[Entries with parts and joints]

_____

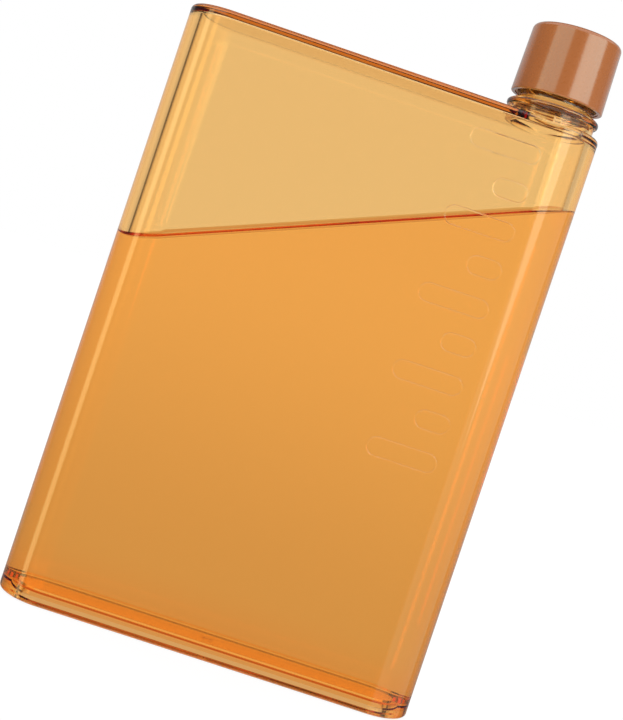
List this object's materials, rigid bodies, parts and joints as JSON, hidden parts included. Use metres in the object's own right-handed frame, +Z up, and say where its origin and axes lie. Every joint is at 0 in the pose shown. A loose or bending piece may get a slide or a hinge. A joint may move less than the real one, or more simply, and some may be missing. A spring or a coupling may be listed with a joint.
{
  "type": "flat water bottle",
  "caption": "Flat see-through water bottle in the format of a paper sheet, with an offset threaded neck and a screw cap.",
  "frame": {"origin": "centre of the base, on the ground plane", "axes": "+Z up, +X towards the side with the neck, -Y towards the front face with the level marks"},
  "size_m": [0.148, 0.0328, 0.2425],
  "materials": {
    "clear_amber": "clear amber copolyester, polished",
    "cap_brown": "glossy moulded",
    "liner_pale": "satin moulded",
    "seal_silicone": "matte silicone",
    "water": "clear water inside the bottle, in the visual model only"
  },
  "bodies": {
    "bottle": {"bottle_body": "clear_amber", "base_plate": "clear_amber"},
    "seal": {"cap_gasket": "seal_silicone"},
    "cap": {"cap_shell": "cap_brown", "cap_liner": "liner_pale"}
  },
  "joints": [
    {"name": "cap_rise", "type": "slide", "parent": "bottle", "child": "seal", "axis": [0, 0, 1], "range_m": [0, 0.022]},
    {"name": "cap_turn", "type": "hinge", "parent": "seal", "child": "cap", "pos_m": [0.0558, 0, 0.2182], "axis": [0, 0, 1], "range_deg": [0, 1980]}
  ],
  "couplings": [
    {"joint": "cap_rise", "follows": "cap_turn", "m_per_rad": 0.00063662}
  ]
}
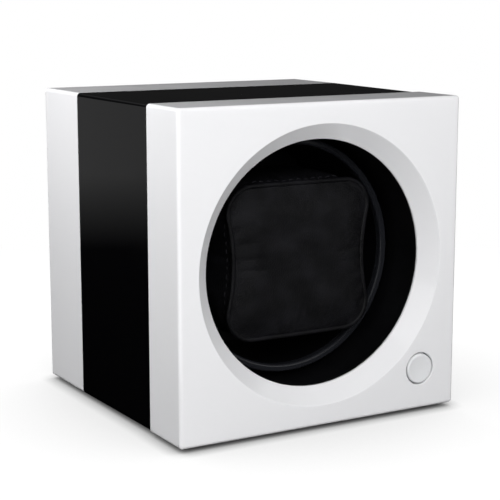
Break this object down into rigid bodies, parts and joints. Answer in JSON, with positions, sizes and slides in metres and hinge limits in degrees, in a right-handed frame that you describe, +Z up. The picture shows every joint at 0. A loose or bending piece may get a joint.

_____

Given task = State only how many lines in the material include "loose".

Response = 2